New imaging method could lead to earlier heart disease diagnosis, treatment
About 750,000 Americans have a heart attack every year. By the time someone knows he or she has blocked arteries, it’s too late to do much more than bypass surgery or putting in a stent to prop open the narrowed vessels. Sometimes a heart attack or stroke is the very first symptom.
But a new imaging method has been developed by Dr. Charalambos Antoniades of Britain’s University of Oxford and colleagues that could prove to be a better way of scanning someone’s heart to predict who is most at risk of a heart attack or stroke long before conventional imaging methods can do it.
The new imaging method detects inflamed fat cells as they are transforming into the inflamed, hardened plaques that clog up arteries.
The new method allows detector of small but inflamed artherosclerotic plaques in the heart arteries that are prone to rupture and are therefore about to cause a heart attack, Dr. Antoniades told reporters in a telephone briefing.

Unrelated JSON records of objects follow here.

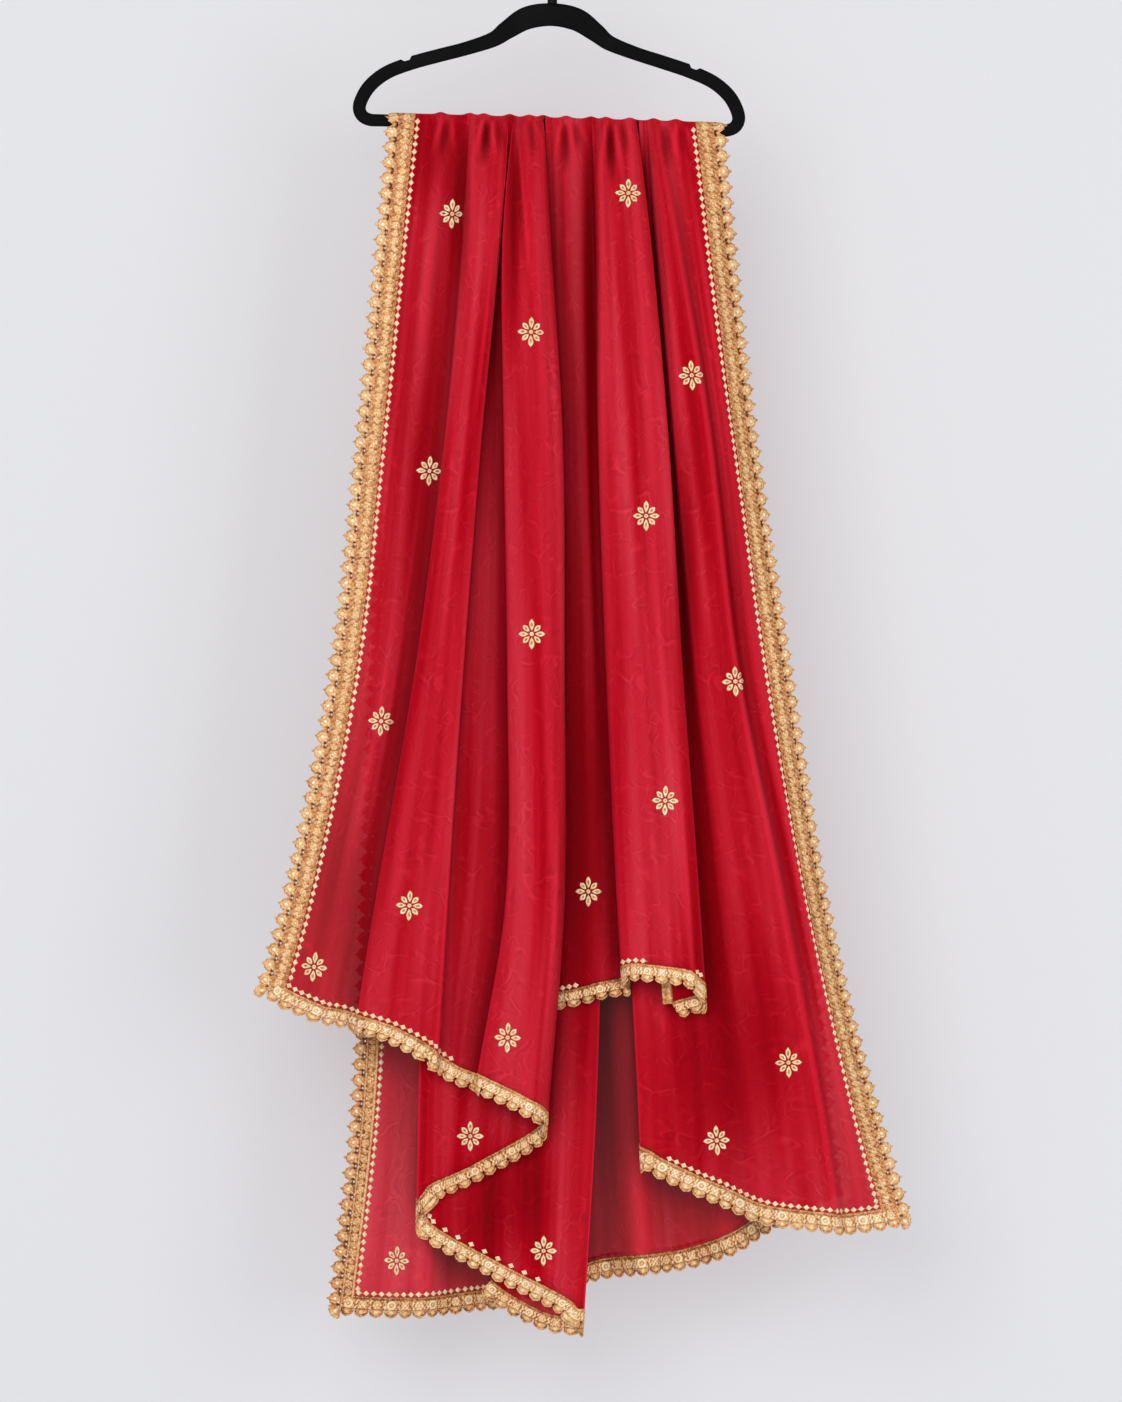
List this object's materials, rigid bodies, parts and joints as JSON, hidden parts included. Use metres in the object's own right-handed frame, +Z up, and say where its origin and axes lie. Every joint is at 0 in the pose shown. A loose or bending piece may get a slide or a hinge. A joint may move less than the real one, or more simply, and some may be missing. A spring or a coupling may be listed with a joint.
{
  "type": "dupatta stole on a clothes hanger",
  "caption": "Long semi-sheer stole with a scalloped lace border, folded over the bar of a flat clothes hanger so that it falls in soft pleats.",
  "frame": {"origin": "inner top of the hanger's hook, where it rests on a rail", "axes": "+Z up, the front of the stole faces -Y, +X to the right as seen from the front"},
  "size_m": [0.734, 0.1139, 1.5804],
  "materials": {
    "red_cloth": "semi-sheer crinkled weave with a soft sheen",
    "gold_lace": "dense embroidered metallic thread",
    "hanger_black": "matte, slightly soft to the touch",
    "hook_black": "satin black lacquer over steel wire"
  },
  "bodies": {
    "root": {"cloth_front_left": "red_cloth", "cloth_front_middle": "red_cloth", "cloth_front_right": "red_cloth", "cloth_back": "red_cloth", "lace_front_left_side": "gold_lace", "lace_front_right_side": "gold_lace", "lace_back_left_side": "gold_lace", "lace_back_right_side": "gold_lace", "lace_front_left_hem": "gold_lace", "lace_front_middle_hem": "gold_lace", "lace_front_right_hem": "gold_lace", "lace_back_hem": "gold_lace", "lace_front_middle_edge": "gold_lace", "hanger_frame": "hanger_black", "hanger_hook": "hook_black", "hook_collar": "hook_black"}
  },
  "joints": []
}
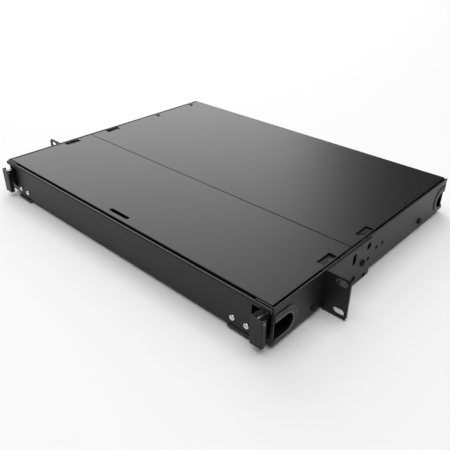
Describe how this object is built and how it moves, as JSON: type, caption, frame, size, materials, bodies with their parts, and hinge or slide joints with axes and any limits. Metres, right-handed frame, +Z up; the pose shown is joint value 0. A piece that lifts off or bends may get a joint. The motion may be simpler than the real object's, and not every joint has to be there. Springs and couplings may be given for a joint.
{
  "type": "fiber termination box",
  "caption": "Flat rack-mount fiber termination box in black sheet steel, with slotted ears, a drop-down front door, lift-off top covers and side cable ports.",
  "frame": {"origin": "centre of the four rack slots, on the rear faces of the ears that meet the rack rails", "axes": "+X to the right seen from the front, +Y to the rear of the rack, +Z up"},
  "size_m": [0.4826, 0.3467, 0.0461],
  "materials": {
    "pan_paint": "satin black powder coat",
    "cover_paint": "satin black powder coat",
    "door_paint": "satin black powder coat",
    "ear_paint": "satin black powder coat",
    "guard_paint": "satin black powder coat",
    "hinge_steel": "black oxide",
    "black_screw": "black zinc",
    "zinc_steel": "zinc plated",
    "bright_rivet": "bright",
    "brass_stud": "plain",
    "spring_bronze": "phosphor bronze",
    "grommet_plastic": "black nylon",
    "latch_plastic": "black acetal",
    "adapter_plastic": "blue moulded",
    "cap_plastic": "soft translucent grey",
    "plunger_nylon": "black nylon",
    "guide_plastic": "black ABS",
    "tray_plastic": "dark grey ABS",
    "lid_plastic": "clear smoked polycarbonate",
    "holder_plastic": "white TPE"
  },
  "bodies": {
    "chassis": {"adapter_bulkhead": "pan_paint", "adapter_plate_left": "pan_paint", "adapter_plate_middle": "pan_paint", "adapter_plate_right": "pan_paint", "adapters_left": "adapter_plastic", "adapters_middle": "adapter_plastic", "adapters_right": "adapter_plastic", "beam_end_plates": "pan_paint", "cable_clamps": "pan_paint", "cable_guard_left": "guard_paint", "cable_guard_right": "guard_paint", "centre_beam": "pan_paint", "chassis_pan": "pan_paint", "chassis_rivets": "black_screw", "clamp_screws": "zinc_steel", "cover_rail_left": "pan_paint", "cover_rail_right": "pan_paint", "dust_caps": "cap_plastic", "ear_screws": "black_screw", "front_fibre_guides": "guide_plastic", "front_port_grommet_left": "grommet_plastic", "front_port_grommet_right": "grommet_plastic", "ground_nut_and_washer": "brass_stud", "ground_stud": "brass_stud", "guard_pins": "zinc_steel", "guard_springs": "spring_bronze", "hinge_fixed_leaf_left": "hinge_steel", "hinge_fixed_leaf_right": "hinge_steel", "hinge_pins": "zinc_steel", "rack_ear_left": "ear_paint", "rack_ear_right": "ear_paint", "rear_fibre_guides": "guide_plastic", "rear_port_grommet_left": "grommet_plastic", "rear_port_grommet_right": "grommet_plastic", "side_screws": "black_screw", "splice_holders": "holder_plastic", "splice_tray": "tray_plastic", "splice_tray_lid": "lid_plastic", "tray_stud": "zinc_steel", "tray_wing_nut": "zinc_steel", "wall_nuts": "zinc_steel"},
    "door": {"front_door": "door_paint", "door_rivets": "bright_rivet", "hinge_door_leaf_left": "hinge_steel", "hinge_door_leaf_right": "hinge_steel"},
    "front_cover": {"front_top_cover": "cover_paint", "front_latch_guides": "pan_paint"},
    "rear_cover": {"rear_top_cover": "cover_paint", "rear_latch_guides": "pan_paint", "rear_cover_screws": "black_screw"},
    "front_cover_latch_left": {"front_cover_latch_left": "latch_plastic"},
    "front_cover_latch_right": {"front_cover_latch_right": "latch_plastic"},
    "plunger_left_plate_left": {"plunger_left_plate_left": "plunger_nylon"},
    "plunger_left_plate_right": {"plunger_left_plate_right": "plunger_nylon"},
    "plunger_middle_plate_left": {"plunger_middle_plate_left": "plunger_nylon"},
    "plunger_middle_plate_right": {"plunger_middle_plate_right": "plunger_nylon"},
    "plunger_right_plate_left": {"plunger_right_plate_left": "plunger_nylon"},
    "plunger_right_plate_right": {"plunger_right_plate_right": "plunger_nylon"},
    "rear_cover_latch_left": {"rear_cover_latch_left": "latch_plastic"},
    "rear_cover_latch_right": {"rear_cover_latch_right": "latch_plastic"}
  },
  "joints": [
    {"name": "door_hinge", "type": "hinge", "parent": "chassis", "child": "door", "pos_m": [0, -0.0805, -0.0195], "axis": [1, 0, 0], "range_deg": [0, 100]},
    {"name": "front_cover_lift", "type": "slide", "parent": "chassis", "child": "front_cover", "axis": [0, 0, 1], "range_m": [0, 0.06]},
    {"name": "rear_cover_lift", "type": "slide", "parent": "chassis", "child": "rear_cover", "axis": [0, 0, 1], "range_m": [0, 0.06]},
    {"name": "front_latch_left_slide", "type": "slide", "parent": "front_cover", "child": "front_cover_latch_left", "axis": [0, 1, 0], "range_m": [0, 0.008]},
    {"name": "rear_latch_left_slide", "type": "slide", "parent": "rear_cover", "child": "rear_cover_latch_left", "axis": [0, -1, 0], "range_m": [0, 0.008]},
    {"name": "front_latch_right_slide", "type": "slide", "parent": "front_cover", "child": "front_cover_latch_right", "axis": [0, 1, 0], "range_m": [0, 0.008]},
    {"name": "rear_latch_right_slide", "type": "slide", "parent": "rear_cover", "child": "rear_cover_latch_right", "axis": [0, -1, 0], "range_m": [0, 0.008]},
    {"name": "plunger_left_plate_left_pull", "type": "slide", "parent": "chassis", "child": "plunger_left_plate_left", "axis": [0, -1, 0], "range_m": [0, 0.005]},
    {"name": "plunger_left_plate_right_pull", "type": "slide", "parent": "chassis", "child": "plunger_left_plate_right", "axis": [0, -1, 0], "range_m": [0, 0.005]},
    {"name": "plunger_middle_plate_left_pull", "type": "slide", "parent": "chassis", "child": "plunger_middle_plate_left", "axis": [0, -1, 0], "range_m": [0, 0.005]},
    {"name": "plunger_middle_plate_right_pull", "type": "slide", "parent": "chassis", "child": "plunger_middle_plate_right", "axis": [0, -1, 0], "range_m": [0, 0.005]},
    {"name": "plunger_right_plate_left_pull", "type": "slide", "parent": "chassis", "child": "plunger_right_plate_left", "axis": [0, -1, 0], "range_m": [0, 0.005]},
    {"name": "plunger_right_plate_right_pull", "type": "slide", "parent": "chassis", "child": "plunger_right_plate_right", "axis": [0, -1, 0], "range_m": [0, 0.005]}
  ]
}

If the method holds up, doctors could start patients on drugs such as statins far earlier than they do now — in time to save them from ever developing serious heart disease, the researchers report.
It’s not just the fat cells that lead to heart disease, the No. 1 cause of death in the United State. It’s inflammation, also.
“Treatments that are known to reduce the risk of heart attacks, such as statin drugs, reduce inflammation much more than any detectable reduction in coronary artery narrowing,” said Oxford’s Keith Channon, who also worked on the study.
“But until now, there’s been no way to detect inflammation in the coronary arteries.
Doctors run many different tests to assess someone’s risk of heart disease. They measure cholesterol, blood pressure and heart rate, they test the electrical signals that keep the heart beating and they may also run imaging tests to check for clogged arteries.
But by the time a narrowed artery shows up on a standard scan, “it’s likely to be already too late to intervene and reverse the narrowing in the artery that has already occurred over many years,” Channon said.
“By detecting those individuals who don’t have narrowing in their heart arteries, but they are in the process in developing them because the arteries are inflamed, we may be able to intervene early enough to prevent heart disease.”
That’s why surgeons do heart bypasses. They graft in a vein to bypass blood flow around the clogged part.
The team studied more than 450 people having heart bypass surgery, removing some of the fat clogging their arteries. They compared them to 270 more having angiograms to look for evidence of clogged arteries.
They found a way to identify which layers of fat were inflamed and unstable by looking at the size and shape of the cells using computed tomography (CT) scans.
Dr. Antoniades said they are now further validating their method in larger numbers of patients in large prospective clinical studies to document and confirm the predictive value of the method for future heart attacks.